With 35 states having created various levels of incentives for using natural gas in transportation and the Energy Information Administration (EIA) predicting gas use in transportation will grow 100% by 2017, the latest Barclays analysis of U.S. gas broke down some of the metrics and concluded that natural gas vehicles (NGV) on the road will have to swell 12-fold between 2011 and 2017 to meet the EIA prediction.
If NGV demand for gas effectively doubles by 2017, Barclays analysis said that the daily volume is still relatively small in the larger gas demand picture, equating to about 170 MMcf/d. Nevertheless, the trade group NGVAmerica contends that with strong regulatory support natural gas could displace 6-20% of the EIA’s forecasted 51 billion gasoline gallon equivalent diesel-fuelled commercial vehicle market by 2017.
Barclays said without strong regulatory support there won’t be any “meaningful support” of national demand from natural gas in transportation. Natural gas is cheaper than diesel, but the NGVs cost a lot more than the equivalent diesel-equipped vehicle, Barclays pointed out.
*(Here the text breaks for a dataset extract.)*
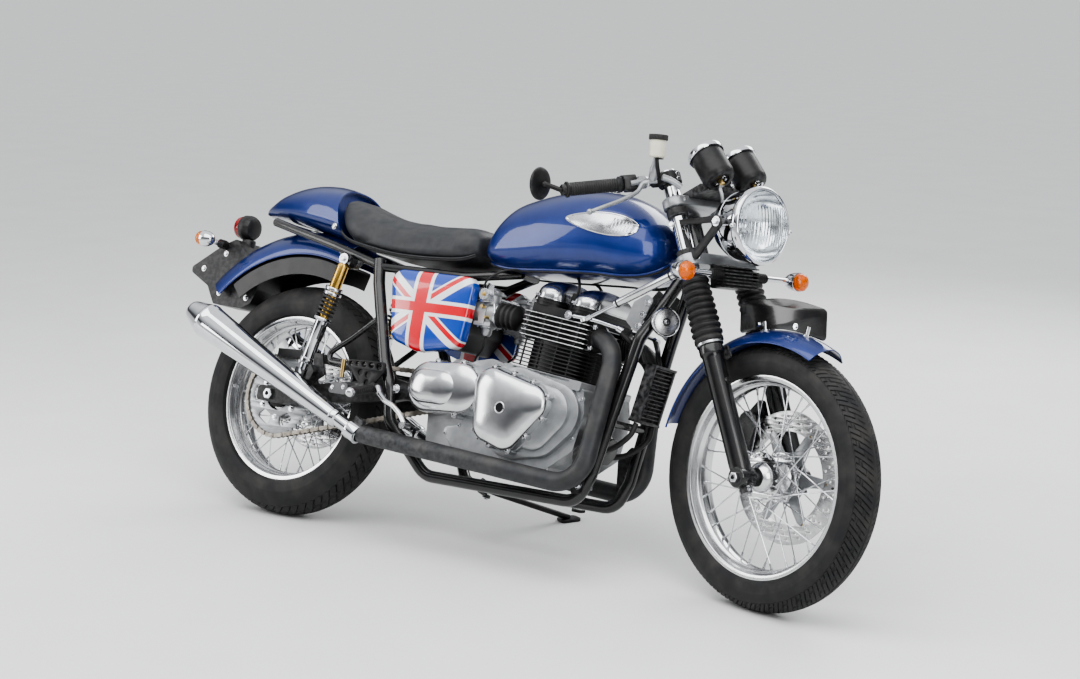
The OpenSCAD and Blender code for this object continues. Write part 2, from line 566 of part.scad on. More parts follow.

“Diesel-fuelled commercial vehicles [buses, freight trucks, commercial light-duty trucks] are the largest potential market for NGV penetration,” said Barclays analyst Shiyang Wang. In 2010, Wang said, diesel-fuelled commercial vehicles consumed the equivalent of 13 Bcf/d or about 20% of the nation’s total natural gas demand.
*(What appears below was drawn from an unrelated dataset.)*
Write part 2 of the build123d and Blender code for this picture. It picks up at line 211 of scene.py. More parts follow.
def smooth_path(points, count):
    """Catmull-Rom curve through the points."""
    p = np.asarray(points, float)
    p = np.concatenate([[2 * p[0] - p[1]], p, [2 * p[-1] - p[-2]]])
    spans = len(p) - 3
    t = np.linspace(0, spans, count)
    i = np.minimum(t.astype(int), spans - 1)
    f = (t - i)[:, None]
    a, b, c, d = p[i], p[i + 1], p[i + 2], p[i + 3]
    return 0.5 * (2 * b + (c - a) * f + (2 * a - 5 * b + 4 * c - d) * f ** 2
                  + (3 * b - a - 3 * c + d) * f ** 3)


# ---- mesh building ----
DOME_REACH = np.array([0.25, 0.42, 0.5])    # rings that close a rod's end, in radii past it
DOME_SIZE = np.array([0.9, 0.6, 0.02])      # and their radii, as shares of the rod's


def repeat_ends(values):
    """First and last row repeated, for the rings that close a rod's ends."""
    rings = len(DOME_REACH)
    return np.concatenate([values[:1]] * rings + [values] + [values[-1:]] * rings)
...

Theoretically, NGVAmerica is correct, if natural gas could displace all the diesel-fired commercial vehicles on the road, the natural gas load would approach 20% of the nation’s total gas demand.
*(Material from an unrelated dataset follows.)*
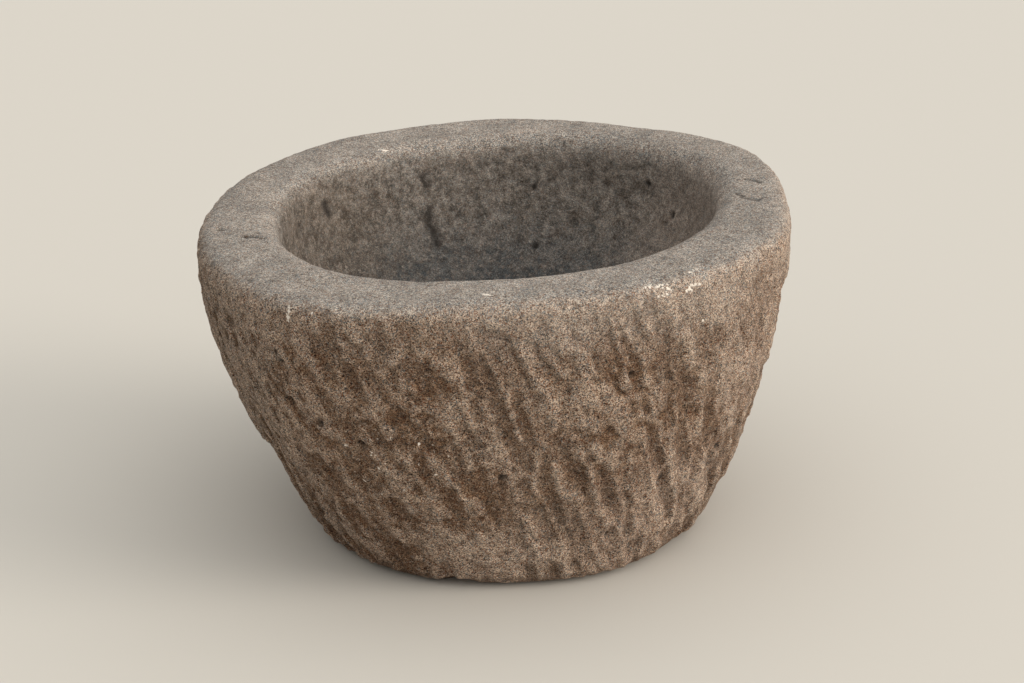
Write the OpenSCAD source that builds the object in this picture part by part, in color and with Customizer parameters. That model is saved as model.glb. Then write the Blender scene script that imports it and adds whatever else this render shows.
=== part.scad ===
// Stone mortar: a deep, thick-walled bowl carved by hand out of one block of volcanic stone.
// Millimetres. +Z is up, +X is to the right and the front faces -Y.
// The origin is in the middle of the rim's width and depth, on the face that the mortar stands on.

/* [Rim] */
// Width over the rim, left to right
rim_width = 300; // [240:1:380]
// Depth over the rim, front to back
rim_depth = 306; // [240:1:380]
// Height of the middle of the rim above the foot
height = 165; // [130:1:230]
// How much higher the rim is at the right than at the left
rise_right = 13; // [0:1:20]
// How much higher the rim is at the back than at the front
rise_back = 7; // [0:1:20]
// Radius of the rim's worn outer edge
outer_edge = 9; // [4:1:12]
// Radius of the rim's worn inner edge
inner_edge = 12; // [4:1:16]

/* [Foot] */
// Width of the foot, before its edge is rounded
foot_width = 196; // [150:1:230]
// Depth of the foot, before its edge is rounded
foot_depth = 200; // [150:1:230]
// How far the foot is off centre, to the right
foot_right = 12; // [-20:1:20]
// How far the foot is off centre, to the front
foot_front = 14; // [-20:1:20]
// Radius of the foot's rounded edge
foot_edge = 9; // [4:1:14]

/* [Wall] */
// How full the outer wall is: 1 is a straight cone and more is rounder
fullness = 1.7; // [1.2:0.1:2.4]
// Thickness of the wall at the rim, left side
wall_left = 41; // [28:1:55]
// Thickness of the wall at the rim, right side
wall_right = 36; // [28:1:55]
// Thickness of the wall at the rim, front
wall_front = 43; // [28:1:55]
// Thickness of the wall at the rim, back
wall_back = 45; // [28:1:55]

/* [Hollow] */
// Thickness of the stone under the lowest point of the hollow
floor_thickness = 55; // [35:1:70]
// How full the hollow is: 2 is a plain round bowl, more is steeper with a flatter floor
hollow_fullness = 2.3; // [2:0.1:3]

/* [Hand carving] */
// How uneven the outlines are, as the carver left them: 0 is a set of true ovals
unevenness = 1; // [0:0.1:1.2]

/* [Hidden] */

// How far each outline stands out of its oval at the twelve hours of a clock face,
// going left about from the right-hand side: 3 is the back, 6 the left and 9 the front.
rim_bumps = [0, 8, -2, 0, 2, 1, 0, 7, 11, -4, -1, 5];
foot_bumps = [-3, -1, 0, 0, 0, 0, -2, 5, 8, 3, 0, -4];
opening_bumps = [0, 7, 4, 0, -2, 0, 0, 3, 6, 0, 0, -2];

sides = 72;
wall_rings = 14;
edge_rings = 5;
hollow_rings = 12;
// How the rim's slope fades towards the foot: 1 would be even, more keeps it near the rim
slope_fade = 1.5;
// Depth of the spare stone under the foot, which is cut off flat
spare = 5;

wall_top = height - outer_edge;
hollow_depth = height - floor_thickness;
foot_centre = [foot_right, -foot_front];
opening_centre = [(wall_left - wall_right) / 2, (wall_front - wall_back) / 2];

// A smooth closed curve through the values, read at any angle
function around(values, angle) =
    let (n = len(values), u = angle / 360 * n, i = floor(u), t = u - i,
         a = values[(i + n - 1) % n], b = values[i % n],
         c = values[(i + 1) % n], d = values[(i + 2) % n])
    b + t * ((c - a) + t * ((2 * a - 5 * b + 4 * c - d) + t * (3 * b - a - 3 * c + d))) / 2;

// An oval with bumps, before it is brought to its size
function rough_oval(width, depth, bumps) =
    [for (k = [0 : sides - 1])
        let (angle = 360 * k / sides, bump = unevenness * around(bumps, angle))
        [(width / 2 + bump) * cos(angle), (depth / 2 + bump) * sin(angle)]];

// The same outline, exactly width by depth and centred on the given point
function fitted(outline, width, depth, centre) =
    let (xs = [for (p = outline) p[0]], ys = [for (p = outline) p[1]],
         x_low = min(xs), x_high = max(xs), y_low = min(ys), y_high = max(ys))
    [for (p = outline)
        [centre[0] + (p[0] - (x_low + x_high) / 2) * width / (x_high - x_low),
         centre[1] + (p[1] - (y_low + y_high) / 2) * depth / (y_high - y_low)]];

// A hand-carved outline of the given size
function carved(width, depth, bumps, centre) =
    fitted(rough_oval(width, depth, bumps), width, depth, centre);

rim_outline = carved(rim_width, rim_depth, rim_bumps, [0, 0]);
foot_outline = carved(foot_width, foot_depth, foot_bumps, foot_centre);
opening_outline = carved(rim_width - wall_left - wall_right, rim_depth - wall_front - wall_back,
                         opening_bumps, opening_centre);

// How far the outer wall has widened from the foot to the rim, 0 to 1, at height z
function widened(z) = 1 - pow(1 - min(max(z, 0) / wall_top, 1), fullness);

// Where the middle of the block is at height z: over the foot below, over the origin at the rim
function middle(z) = foot_centre * (1 - widened(z));

// An outline drawn in towards its centre by a distance, or out if the distance is negative
function drawn_in(outline, centre, distance) =
    [for (p = outline) centre + (p - centre) * (1 - distance / norm(p - centre))];

// The block's outline at height z
function wall_outline(z) =
    foot_outline * (1 - widened(z)) + rim_outline * widened(z);

// An outline lifted to height z, on the slope that the rim has
function lifted(outline, z) =
    let (slope = pow(max(z, 0) / height, slope_fade))
    [for (p = outline)
        [p[0], p[1], z + slope * (rise_right * p[0] / rim_width + rise_back * p[1] / rim_depth)]];

// A ring of the outer wall at height z, drawn in where an edge is rounded
function outer_ring(z, inset) =
    lifted(drawn_in(wall_outline(z), middle(z), inset), z);

// A ring of the hollow at a depth below the rim: the opening's outline drawn in, then shrunk
function hollow_ring(depth, inset, share) =
    let (z = height - depth, centre = opening_centre + middle(z))
    lifted([for (p = drawn_in(opening_outline, opening_centre, inset))
                centre + (p - opening_centre) * share], z);

spare_ring = [[for (p = outer_ring(0, foot_edge)) p - [0, 0, spare]]];
foot_rings = [for (k = [0 : edge_rings - 1]) let (a = 90 * k / edge_rings)
    outer_ring(foot_edge * (1 - cos(a)), foot_edge * (1 - sin(a)))];
side_rings = [for (k = [0 : wall_rings])
    outer_ring(foot_edge + (wall_top - foot_edge) * k / wall_rings, 0)];
outer_edge_rings = [for (k = [1 : edge_rings]) let (a = 90 * k / edge_rings)
    outer_ring(wall_top + outer_edge * sin(a), outer_edge * (1 - cos(a)))];
inner_edge_rings = [for (k = [0 : edge_rings]) let (a = 90 * k / edge_rings)
    hollow_ring(inner_edge * (1 - cos(a)), -inner_edge * (1 - sin(a)), 1)];
// The hollow's wall and floor are one curve, upright under the rim and level in the middle
bowl_power = 2 / hollow_fullness;
bowl_rings = [for (k = [1 : hollow_rings - 1])
    let (a = 90 * k / hollow_rings, drop = (hollow_depth - inner_edge) * pow(sin(a), bowl_power))
    hollow_ring(inner_edge + drop, 0, pow(cos(a), bowl_power))];

rings = concat(spare_ring, foot_rings, side_rings, outer_edge_rings,
               inner_edge_rings, bowl_rings);
floor_middle = lifted([opening_centre + middle(floor_thickness)], floor_thickness);

// Points of the rings in order, then the one point in the middle of the hollow's floor
skin_points = concat([for (ring = rings) each ring], floor_middle);
skin_faces = concat(
    [[for (k = [0 : sides - 1]) k]],
    [for (r = [0 : len(rings) - 2]) for (k = [0 : sides - 1])
        let (low = r * sides, high = low + sides, next = (k + 1) % sides)
        each [[low + k, high + k, high + next], [low + k, high + next, low + next]]],
    [for (k = [0 : sides - 1])
        let (last = (len(rings) - 1) * sides)
        [last + k, len(rings) * sides, last + (k + 1) % sides]]);

module mortar() {
    color("#7f6e60")
    difference() {
        polyhedron(points = skin_points, faces = skin_faces, convexity = 4);
        translate([-rim_width, -rim_depth, -2 * spare])
            cube([2 * rim_width, 2 * rim_depth, 2 * spare]);
    }
}

mortar();
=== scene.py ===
"""A stone mortar, picked to shape out of one block of grey-brown basalt."""

from math import radians

import bmesh
import bpy
import numpy as np
from bpy.types import NodeSocket
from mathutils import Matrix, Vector


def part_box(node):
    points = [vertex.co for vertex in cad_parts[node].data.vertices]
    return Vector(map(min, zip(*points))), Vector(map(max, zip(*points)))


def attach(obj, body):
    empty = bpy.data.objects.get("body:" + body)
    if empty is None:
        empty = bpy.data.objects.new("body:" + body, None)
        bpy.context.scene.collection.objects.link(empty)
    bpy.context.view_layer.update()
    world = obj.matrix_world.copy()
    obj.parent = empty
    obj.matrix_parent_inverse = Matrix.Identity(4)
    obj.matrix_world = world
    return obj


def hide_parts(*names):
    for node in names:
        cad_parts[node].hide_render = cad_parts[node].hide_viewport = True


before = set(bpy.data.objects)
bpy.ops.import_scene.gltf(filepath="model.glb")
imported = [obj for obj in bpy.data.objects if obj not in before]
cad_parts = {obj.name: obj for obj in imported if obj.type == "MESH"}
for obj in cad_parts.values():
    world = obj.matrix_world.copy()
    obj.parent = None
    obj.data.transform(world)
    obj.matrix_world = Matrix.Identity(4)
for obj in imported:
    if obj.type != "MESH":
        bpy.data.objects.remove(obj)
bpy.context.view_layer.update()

MM = 0.001
SEED = 7

# Distance between the points of the stone's skin, mm: fine enough for a pit 2 mm across
SKIN = 1.05

# Rounds of smoothing: enough to take the remesher's steps off, and enough to wear the edges round
EVEN_ROUNDS = 6
WORN_ROUNDS = 45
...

Barclays points out that compressed natural gas (CNG) continues to account for most of the natural gas transportation market (89%), but liquefied natural gas (LNG) has a lot of momentum in back of it, particularly in long-haul trucking. LNG’s 11% is likely to grow, given current plans in place to add another 300 LNG fueling stations nationally (there are 32 now, compared to nearly 600 CNG fueling stations).
A separate report by Energy Vision, “Tomorrow’s Trucks: Leaving the Era of Oil Behind,” analyzed the expanded use of NGVs among refuse/recycling truck fleets in the New Jersey, New York City, Long Island area, noting five factors as promoting growth of NGVs in the area’s 10,000-truck refuse truck market.
Those factors include local government mandates; the “power of example”; public/private sector educational outreach and technical assistance; expanded choice of NGVs for communities; and federal/state economic support from which the New York-New Jersey area has benefited in the past five years.
Ultimately, Energy Vision, a New York-based nonprofit, said there is also an increased desire among fleet operators and communities to be what it called “green leaders.” And the diesel-to-natural gas switch has some power carbon emission reduction advantages, the report said.